Known limitations / FAQs
Why is my health score 74 when every alert is green? The composite turns amber before individual cards cross their hard alert thresholds. A 74 means one or more inputs are in the warning zone (for example pool saturation at 78%, below the 90% alert but well off the green band). That is the point of the score: it gives you runway to act before a sub-metric trips its own alert. The score dropped but I cannot tell which input caused it. Open the Executive Overview and scan the sub-metric cards for the one in amber or red. The composite is always explainable from its inputs; if two inputs moved together (latency and buffer-pool hit rate, say) they usually share a root cause. Use Vortex Mind to trace the upstream cause. Can I change which inputs count and how much they weigh? Yes. This is a sensitivity card. In the Sensitivity tab you can adjust each input’s weight and its threshold band per profile.

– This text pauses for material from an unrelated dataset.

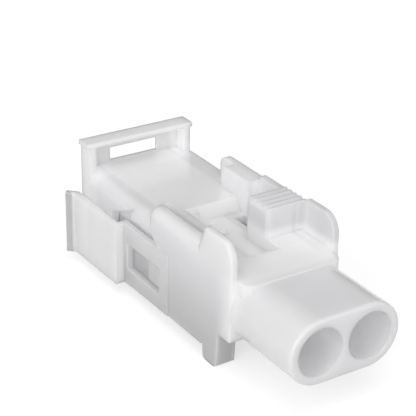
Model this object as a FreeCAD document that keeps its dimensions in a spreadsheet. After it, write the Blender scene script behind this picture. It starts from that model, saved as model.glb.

Teams that run read-heavy reporting replicas often raise the buffer-pool and latency weights; teams on Galera raise the quorum weight to make a non-Primary state dominate. My instance is a single node with no replication or Galera. Does the score still work? Yes. Replication and Galera inputs are dropped and the weights re-normalise across the remaining inputs (saturation, errors, latency, buffer pool, disk). The score is then a clean read on a standalone server. Why does the score sometimes sit at 100 for days then drop sharply? A healthy instance inside every green band scores 100 and stays there until an input crosses into its warning zone. The drop is sharp because crossing a threshold moves that input’s sub-score quickly through the band curve. The 7-day trend makes these step changes easy to spot. Should I page on a score of 69? The<70 trigger is the default amber boundary, not an automatic page. Whether 69 pages depends on your sustained-duration setting in the Sensitivity tab. A momentary dip to 69 during a deploy is normal; a score parked below 70 for several poll cycles is worth waking someone for. Tune the sustained window to your tolerance.
Does a high score guarantee there is no problem?
No. The score only reflects the inputs it measures. A logical fault (a bad migration, a corrupt index, a runaway report query that has not yet pushed latency past its band) can exist at a score of 95. Treat the score as a strong negative signal (low score means definitely investigate) rather than an absolute all-clear.